When the Chief said, “H’waar ya?”, he meant it literally. That was not plastic
modernist etiquette or
even small talk. He wanted to KNOW about you and your family and he had in a
genuine interest in
seeing that all was well. Hobos, drunks, sportswriters (you’ll excuse the
redundancy), politicians,
captains of industry, CEO’s, they all got the same treatment from him.
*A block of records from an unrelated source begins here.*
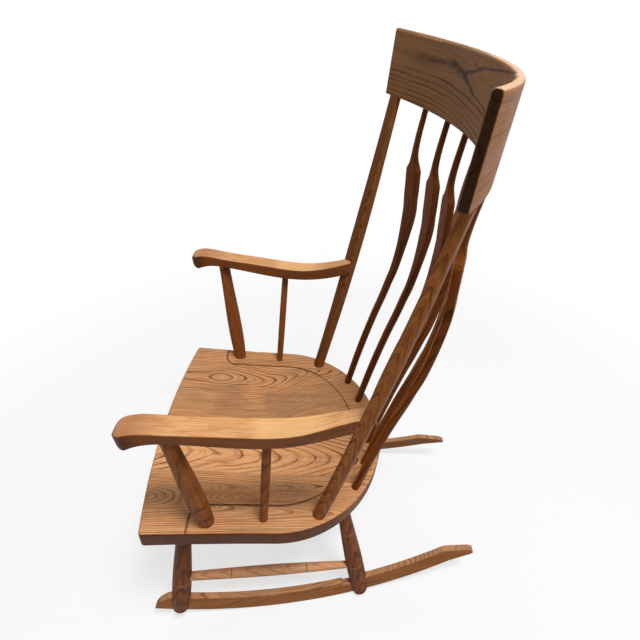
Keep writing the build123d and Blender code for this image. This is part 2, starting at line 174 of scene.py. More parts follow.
class Graph:
    """The node tree of one material or world, and the ways to add nodes to it."""

    def __init__(self, name: str, world: bool = False) -> None:
        """Start an empty material, or the world, of that name.

        Args:
            name: The name.
            world: Whether it is the world.
        """
        self.owner = (bpy.data.worlds if world else bpy.data.materials).new(name)
        self.owner.use_nodes = True
        self.tree = self.owner.node_tree
        self.tree.nodes.clear()

    def node(
        self, kind: str, settings: dict[str, Any] | None = None, sockets: dict[Any, Any] | None = None
    ) -> Any:
        """Add any node.

        Args:
            kind: The node's type.
            settings: Its own settings, set first. The points of a curve are knots.
            sockets: Its inputs by name or number: numbers, colours, terms, arrows or sockets.

        Returns:
            The new node.
        """
        node = self.tree.nodes.new(kind)
        for name, value in (settings or {}).items():
            if name == "points":
                self.set_points(node.mapping, value)
            else:
                setattr(node, name, value)
        for name, value in (sockets or {}).items():
            if isinstance(value, Wired):
                value = value.socket
            if isinstance(value, Socket):
                self.tree.links.new(value, node.inputs[name])
            else:
                node.inputs[name].default_value = value
        return node

    @staticmethod
    def set_points(mapping: bpy.types.CurveMapping, points: Curve) -> None:
        """Write the points of a curve.

        Args:
            mapping: The curve's mapping.
            points: The place and value of each point, and its handle where it isn't soft.
        """
        line = mapping.curves[0]
        while len(line.points) < len(points):
            line.points.new(1.0, 1.0)
        for point, (place, value, *handle) in zip(line.points, points):
            point.location = (place, value)
            point.handle_type = handle[0] if handle else SOFT
        mapping.update()

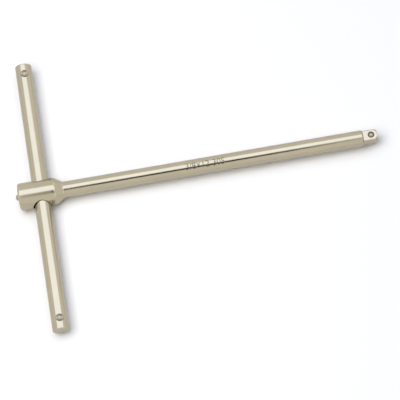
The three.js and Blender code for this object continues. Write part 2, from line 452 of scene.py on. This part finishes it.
def add_head_ball_hole(shell, wall, rows, columns):
    """The stepped hole along the shaft's axis, from the bore's wall out to the head's end face."""
    rim = rim_of(rows, columns)
    angles = [math.atan2(wall(*spot).z, wall(*spot).y) for spot in rim]
    edge = 0.2 * MM
    ball_bore = head_ball_radius + POCKET_CLEARANCE
    plug_bore = plug_radius + PLUG_CLEARANCE
    wall_x = BORE_X - BORE_RADIUS
    depth_to_lip = 0.35 * MM
    depth_to_plug = wall_x - plug_high.x - 0.1 * MM
    depth_to_end = wall_x - HEAD_END_X
    profile = rounded(
        [
            (HEAD_DETENT.lip + edge, 0),
            (HEAD_DETENT.lip, 0, edge),
            (HEAD_DETENT.lip, depth_to_lip),
            (ball_bore, depth_to_lip),
            (ball_bore, depth_to_plug),
            (plug_bore, depth_to_plug),
            (plug_bore, depth_to_end, edge),
            (plug_bore + 2 * edge, depth_to_end),
        ],
        steps=5,
    )

    def start(angle):
        turn = math.pi - math.asin((profile[0][0] * math.sin(angle) - BORE_Z) / BORE_RADIUS)
        return profile[0][0] * math.cos(angle) / mouth_edge_height(turn), turn

    def place(along_bar, up, depth):
        wall_rise = BORE_RADIUS - math.sqrt(BORE_RADIUS**2 - (up - BORE_Z) ** 2)
        fade = max(0, 1 - depth / depth_to_lip)
        return Vector((wall_x - depth + wall_rise * fade, along_bar, up))

    fill_window(shell, wall, rim, angles, start, steps=6)
    loops = hole_loops(profile, angles, place)
    shell.loops(loops)
    outline = [turned(HEAD_END_X, HEAD_FACE_RADIUS, angle) for angle in COLUMNS[:-1]]
    shell.zip(loops[-1], outline, lambda point: math.atan2(point.z, point.y))


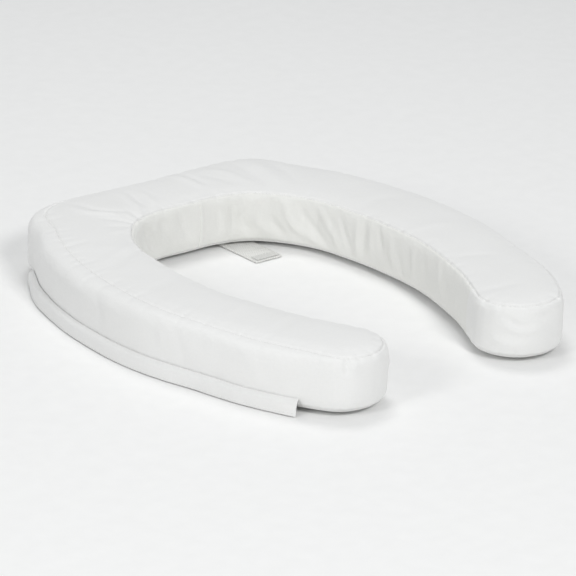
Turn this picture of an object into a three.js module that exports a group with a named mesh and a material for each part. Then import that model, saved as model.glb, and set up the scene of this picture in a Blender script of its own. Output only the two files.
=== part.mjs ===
// Soft horseshoe riser cushion for a toilet seat: foam core, sewn cover, closure flap and fastening strap.
// Millimetres, +Z up. The open end of the horseshoe faces -Y, the rear band lies at +Y.
import * as THREE from 'three';

// ---- driving dimensions ----
const BASE_Z = 4.0;          // underside of the cover, above the strap that lies under it
const TOP_Z = 53.5;          // seating face: a cushion just under 50 mm thick
const ROLL_TOP = 8.0;        // soft edge radius round the seating face
const ROLL_BASE = 6.0;       // soft edge radius round the underside
const SHOULDER = 0.9;        // angle up each roll, in radians, where its seam is sewn
const CLOTH = 1.1;           // quilted cover thickness
const GAP = 0.3;             // clearance between neighbouring pieces
const WELT = 0.9;            // width of the sewn seam ridges, and how far they stand proud
const STEPS = 2;             // outline samples for each station
const STRAP_W = 28.0, STRAP_T = 1.6, STRAP_Z = 1.7;   // webbing width, thickness and mid height
const STRAP_X = 53.5;        // the strap's middle line, right of the cushion's
const ROOT_Y = 194.0, FOLD_Y = 103.35, TAIL_Y = 91.5; // strap root hinge, fold line and free end
const FLAP_TOP = 11.6, FLAP_LOW = 0.4, FLAP_FLARE = 1.6, FLAP_T = 1.3; // closure flap section

// Stations of half the outline [x, y]: rear middle, outer side, arm tip, inner side, rear middle.
const STATIONS = [
  [0, 203.5], [51, 205.5], [95, 204], [126, 190.5], [142.5, 160], [163, 120], [177.5, 65.5], [183, 11],
  [179.5, -40], [166.5, -90], [154, -135], [136.5, -171], [116, -198], [93.5, -204], [71, -198.5],
  [56, -182], [52.5, -161.5], [62.5, -139.5], [75.5, -113.5], [87.5, -79.5], [97.5, -40], [100, 1],
  [97.5, 40.5], [90.5, 78.5], [77, 103.5], [59, 122], [33, 130.5], [0, 131],
];
const LAST = STATIONS.length - 1;
const closedStations = STATIONS.concat(STATIONS.slice(1, LAST).reverse().map(([x, y]) => [-x, y]));
const N = closedStations.length * STEPS;
const right = (i) => i * STEPS;          // sample index of a station on the +X half
const left = (i) => N - i * STEPS;       // and of its mirror image

const curve = new THREE.CatmullRomCurve3(
  closedStations.map(([x, y]) => new THREE.Vector3(x, y, 0)), true, 'centripetal');
const outline = curve.getPoints(N).slice(0, N).map((p) => new THREE.Vector2(p.x, p.y));
const wrap = (i) => ((i % N) + N) % N;
const turning = THREE.ShapeUtils.isClockWise(outline) ? 1 : -1;
const outward = outline.map((p, i) => {
  const t = outline[wrap(i + 1)].clone().sub(outline[wrap(i - 1)]).normalize();
  return new THREE.Vector2(-t.y, t.x).multiplyScalar(turning);
});
const offsetPoint = (i, inset) => outline[wrap(i)].clone().addScaledVector(outward[wrap(i)], -inset);

// ---- builders ----
function meshFrom(points, faces) {
  const volume = faces.reduce((sum, [a, b, c]) =>
    sum + points[a].dot(points[b].clone().cross(points[c])) / 6, 0);
  const index = faces.flatMap(([a, b, c]) => (volume < 0 ? [a, c, b] : [a, b, c]));
  const geometry = new THREE.BufferGeometry();
  geometry.setAttribute('position', new THREE.Float32BufferAttribute(points.flatMap((p) => p.toArray()), 3));
  geometry.setIndex(index);
  geometry.computeVertexNormals();
  return geometry;
}

// A closed body through whole outlines, one for each [inset, z] layer, capped at both ends.
function loft(layers) {
  const points = [], faces = [];
  for (const [inset, z] of layers) {
    for (let i = 0; i < N; i++) {
      const p = offsetPoint(i, inset);
      points.push(new THREE.Vector3(p.x, p.y, z));
    }
  }
  for (let k = 0; k < layers.length - 1; k++) {
    for (let i = 0; i < N; i++) {
      const a = k * N + i, b = k * N + ((i + 1) % N), c = a + N, d = b + N;
      faces.push([a, b, d], [a, d, c]);
    }
  }
  const capOf = (k) => THREE.ShapeUtils.triangulateShape(
    Array.from({ length: N }, (_, i) => new THREE.Vector2(points[k * N + i].x, points[k * N + i].y)), [])
    .map((f) => f.map((v) => v + k * N));
  const signOf = ([a, b, c]) => Math.sign(
    (points[b].x - points[a].x) * (points[c].y - points[a].y) -
    (points[c].x - points[a].x) * (points[b].y - points[a].y));
  const side = outline.length && THREE.ShapeUtils.isClockWise(outline) ? -1 : 1;
  for (const f of capOf(0)) faces.push(signOf(f) === side ? [f[0], f[2], f[1]] : f);
  for (const f of capOf(layers.length - 1)) faces.push(signOf(f) === side ? f : [f[0], f[2], f[1]]);
  return meshFrom(points, faces);
}

// A closed strip that follows the outline from sample a to b with a constant [inset, z] section.
function strip(a, b, section, trim = GAP / 2) {
  const points = [], faces = [], m = section.length, count = b - a + 1;
  for (let k = 0; k < count; k++) {
    const i = a + k;
    const along = outline[wrap(i + 1)].clone().sub(outline[wrap(i - 1)]).normalize();
    const shift = k === 0 ? trim : k === count - 1 ? -trim : 0;
    for (const [inset, z] of section) {
      const p = offsetPoint(i, inset).addScaledVector(along, shift);
      points.push(new THREE.Vector3(p.x, p.y, z));
    }
  }
  for (let k = 0; k < count - 1; k++) {
    for (let j = 0; j < m; j++) {
      const p = k * m + j, q = k * m + ((j + 1) % m);
      faces.push([p, q, q + m], [p, q + m, p + m]);
    }
  }
  const cap = THREE.ShapeUtils.triangulateShape(section.map(([u, z]) => new THREE.Vector2(u, z)), []);
  const area = THREE.ShapeUtils.area(section.map(([u, z]) => new THREE.Vector2(u, z)));
  for (const [p, q, r] of cap) {
    const s = section;
    const turn = (s[q][0] - s[p][0]) * (s[r][1] - s[p][1]) - (s[r][0] - s[p][0]) * (s[q][1] - s[p][1]);
    const f = turn * area > 0 ? [p, q, r] : [p, r, q];
    const e = (count - 1) * m;
    faces.push([f[0], f[2], f[1]], [f[0] + e, f[1] + e, f[2] + e]);
  }
  return meshFrom(points, faces);
}

const slab = (x0, x1, y0, y1, z0, z1) =>
  new THREE.BoxGeometry(x1 - x0, y1 - y0, z1 - z0)
    .translate((x0 + x1) / 2, (y0 + y1) / 2, (z0 + z1) / 2);

const fabric = { color: 0xe9e9e7, roughness: 0.9, metalness: 0 };
const foam = { color: 0xece6cf, roughness: 1, metalness: 0 };
const webbing = { color: 0xe4e4e2, roughness: 0.85, metalness: 0 };
const tape = { color: 0xdededc, roughness: 0.95, metalness: 0 };

const part = new THREE.Group();
function add(name, geometry, look) {
  const mesh = new THREE.Mesh(geometry, new THREE.MeshStandardMaterial(look));
  mesh.name = name;
  part.add(mesh);
}

// Arc of an edge roll between two angles, 0 at the wall and a quarter turn at the face, `depth` under it.
function roll(radius, zFace, direction, depth, from, to, steps) {
  return Array.from({ length: steps + 1 }, (_, k) => {
    const a = from + (k / steps) * (to - from), r = radius - depth;
    return [radius - r * Math.cos(a), zFace - direction * (radius - r * Math.sin(a))];
  });
}

const inner = CLOTH + GAP;

// ---- foam ----
add('foam_core', loft([
  ...roll(ROLL_BASE, BASE_Z, -1, inner, 0, Math.PI / 2, 2).reverse(),
  ...roll(ROLL_TOP, TOP_Z, 1, inner, 0, Math.PI / 2, 3),
]), foam);

// ---- sewn cover ----
const seamHalf = WELT / 2 + GAP;
const panel = (radius, zFace, direction) => {
  const from = SHOULDER + seamHalf / radius;
  return [
    ...roll(radius, zFace, direction, 0, from, Math.PI / 2, 2).reverse(),
    ...roll(radius, zFace, direction, CLOTH, from, Math.PI / 2, 2),
  ];
};
add('cover_top', loft(panel(ROLL_TOP, TOP_Z, 1)), fabric);
add('cover_base', loft(panel(ROLL_BASE, BASE_Z, -1)), fabric);

const wallFace = (depth) => [
  ...roll(ROLL_BASE, BASE_Z, -1, depth, 0, SHOULDER - seamHalf / ROLL_BASE, 2).reverse(),
  ...roll(ROLL_TOP, TOP_Z, 1, depth, 0, SHOULDER - seamHalf / ROLL_TOP, 2),
];
const wall = [...wallFace(0), ...wallFace(CLOTH).reverse()];
const rearSeam = right(26) + 1;   // the upright seam in the inner wall, just right of the rear middle
add('wall_outer_rear', strip(left(3) - N, right(3), wall), fabric);
add('wall_outer_right', strip(right(3), right(11), wall), fabric);
add('wall_outer_left', strip(left(11), left(3), wall), fabric);
add('tip_right', strip(right(11), right(17), wall), fabric);
add('tip_left', strip(left(17), left(11), wall), fabric);
add('wall_inner_right', strip(right(17), rearSeam, wall), fabric);
add('wall_inner_left', strip(rearSeam, left(17), wall), fabric);

// ---- stitched seam ridges ----
const ridge = (radius, zFace, direction) => {
  const turn = WELT / 2 / radius;
  const [a, b] = [SHOULDER - turn, SHOULDER + turn];
  return [
    ...roll(radius, zFace, direction, -WELT, a, b, 1),
    ...roll(radius, zFace, direction, CLOTH, a, b, 1).reverse(),
  ];
};
add('seam_top_outer', strip(left(17) - N, right(17), ridge(ROLL_TOP, TOP_Z, 1)), fabric);
add('seam_top_inner', strip(right(17), left(17), ridge(ROLL_TOP, TOP_Z, 1)), fabric);
add('seam_base_outer', strip(left(17) - N, right(17), ridge(ROLL_BASE, BASE_Z, -1)), fabric);
add('seam_base_inner', strip(right(17), left(17), ridge(ROLL_BASE, BASE_Z, -1)), fabric);

const seamAt = offsetPoint(rearSeam, -GAP), seamOut = outward[rearSeam];
const wallTop = TOP_Z - ROLL_TOP, wallBase = BASE_Z + ROLL_BASE;
add('seam_inner_rear', new THREE.BoxGeometry(5.0, 0.7, wallTop - wallBase)
  .rotateZ(Math.atan2(-seamOut.x, seamOut.y))
  .translate(seamAt.x + seamOut.x * 0.55, seamAt.y + seamOut.y * 0.55, (wallTop + wallBase) / 2), fabric);

// ---- hook and loop closure along the lower edge of the left arm ----
const closeFrom = left(11), closeTo = left(4);
const flapLength = Math.hypot(FLAP_FLARE, FLAP_TOP - FLAP_LOW);
const down = [-FLAP_FLARE / flapLength, (FLAP_LOW - FLAP_TOP) / flapLength];
const inward = [-down[1], down[0]];
const onFlap = (run, lift) => [
  -2.4 + down[0] * run + inward[0] * lift, FLAP_TOP + down[1] * run + inward[1] * lift];
add('closure_hook_tape', strip(closeFrom, closeTo,
  [[-GAP, 2.9], [-GAP, 8.2], [-GAP - 0.8, 8.2], [-GAP - 0.8, 2.9]], 1), tape);
add('closure_loop_tape', strip(closeFrom, closeTo,
  [onFlap(0.8, GAP), onFlap(flapLength - 1.2, GAP),
    onFlap(flapLength - 1.2, GAP + 0.8), onFlap(0.8, GAP + 0.8)], 1), tape);
add('closure_flap', strip(closeFrom, closeTo,
  [onFlap(0, 0), onFlap(flapLength, 0), onFlap(flapLength - 0.9, -FLAP_T), onFlap(0, -FLAP_T)], 0), fabric);

// ---- fastening strap under the rear band ----
const half = STRAP_W / 2, low = STRAP_Z - STRAP_T / 2, high = STRAP_Z + STRAP_T / 2;
const patchLow = BASE_Z - GAP - 0.8, patchHigh = BASE_Z - GAP;
add('strap_anchor',
  slab(STRAP_X - half - 2, STRAP_X + half + 2, ROOT_Y - 12, ROOT_Y + 5, patchLow, patchHigh), fabric);
add('strap_loop_patch', slab(STRAP_X - half, STRAP_X + half, 138, 162, patchLow, patchHigh), tape);
add('strap_web', slab(STRAP_X - half, STRAP_X + half, FOLD_Y + 1, ROOT_Y + 0.7, low, high), webbing);
add('strap_tail', slab(STRAP_X - half, STRAP_X + half, TAIL_Y, FOLD_Y - 0.15, low, high), webbing);
add('strap_hook_tape',
  slab(STRAP_X - half + 2, STRAP_X + half - 2, TAIL_Y + 1.2, FOLD_Y - 1.6, high + GAP, high + GAP + 0.8), tape);

// The origin is the bottom centre of the whole part's box. The closure flap widens one side only,
// so the cushion's middle line stands a little off it.
const box = new THREE.Box3().setFromObject(part, true);
part.position.set(-(box.min.x + box.max.x) / 2, -(box.min.y + box.max.y) / 2, -box.min.z);

export default part;
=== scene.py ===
"""Soft horseshoe riser cushion: a foam ring in a sewn cotton-blend cover, with a closure flap along
its left arm and a fastening strap under its rear band. Metres, +Z up, the open end towards -Y."""
import math

import bpy
import numpy as np
from mathutils import Matrix, Vector, noise
from mathutils.bvhtree import BVHTree
from mathutils.kdtree import KDTree


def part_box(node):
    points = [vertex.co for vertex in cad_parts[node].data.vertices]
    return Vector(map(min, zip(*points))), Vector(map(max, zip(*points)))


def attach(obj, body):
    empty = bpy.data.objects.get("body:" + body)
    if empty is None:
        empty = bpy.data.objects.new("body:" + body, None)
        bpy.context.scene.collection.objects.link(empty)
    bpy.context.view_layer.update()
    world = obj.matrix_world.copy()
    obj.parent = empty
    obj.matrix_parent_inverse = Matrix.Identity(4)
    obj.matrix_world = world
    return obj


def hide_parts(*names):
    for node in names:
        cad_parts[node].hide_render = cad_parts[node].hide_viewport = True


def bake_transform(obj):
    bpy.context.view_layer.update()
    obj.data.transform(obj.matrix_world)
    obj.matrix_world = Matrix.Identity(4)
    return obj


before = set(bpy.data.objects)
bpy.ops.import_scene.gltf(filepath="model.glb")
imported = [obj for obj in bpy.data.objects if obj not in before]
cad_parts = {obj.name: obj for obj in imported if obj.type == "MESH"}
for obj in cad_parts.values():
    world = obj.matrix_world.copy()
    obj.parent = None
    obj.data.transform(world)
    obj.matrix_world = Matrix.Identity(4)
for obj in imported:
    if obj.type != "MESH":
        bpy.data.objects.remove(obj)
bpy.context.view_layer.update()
scene = bpy.context.scene
MM = 0.001
chance = np.random.default_rng(11)


# ---------------------------------------------------------------- camera, floor and lights
def turned(azimuth, elevation, roll):
    """Right, up and back axes of a camera that looks at the object from that side."""
    a, e, r = (math.radians(x) for x in (azimuth, elevation, roll))
    back = Vector((math.sin(a) * math.cos(e), -math.cos(a) * math.cos(e), math.sin(e)))
    level = Vector((math.cos(a), math.sin(a), 0))
    rise = back.cross(level)
    return level * math.cos(r) + rise * math.sin(r), rise * math.cos(r) - level * math.sin(r), back


def aimed(obj, place, right, up, back):
    rows = [[right[k], up[k], back[k], place[k]] for k in range(3)]
    obj.matrix_world = Matrix(rows + [[0, 0, 0, 1]])


def clear():
    """Nothing selected: the loaded frame comes in selected, and operators act on all that is."""
    if bpy.context.object and bpy.context.object.mode != "OBJECT":
        bpy.ops.object.mode_set(mode="OBJECT")
    bpy.ops.object.select_all(action="DESELECT")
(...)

Boiling it to the bone, as complicated as the Chief was, his baseline philosophy
was that people were
great, and Pittsburgh was his Exhibit A. He detested “puttin’ on the dog.” He’d
ride in a Lincoln, but
not a Cadillac. Riding in a Cadillac was “puttin’ on the dog.” They devised all
manner of formal
public ceremonies in this town to convince the Chief he was great, but to him it
only meant he was
just like everybody else.
The morning after he died, Pete Elliott, the executive director of the Pro
Football Hall of Fame, told
the Post-Gazette’s Ron Cook: “If all people had the attitude of Art Rooney, most
of the world’s
problems would be solved.”
He was, for all his sometimes improbable facets, the best evidence I’d ever come
across that the
most important thing we have in this life is each other.
To have been a small part of bringing that evidence to the stage of one of
America’s great theaters
has been gratifying beyond my most psychotic expectations. It’s not terribly
unlike waking up
Christmas to that mound of black diamonds. Thank you, Art Rooney.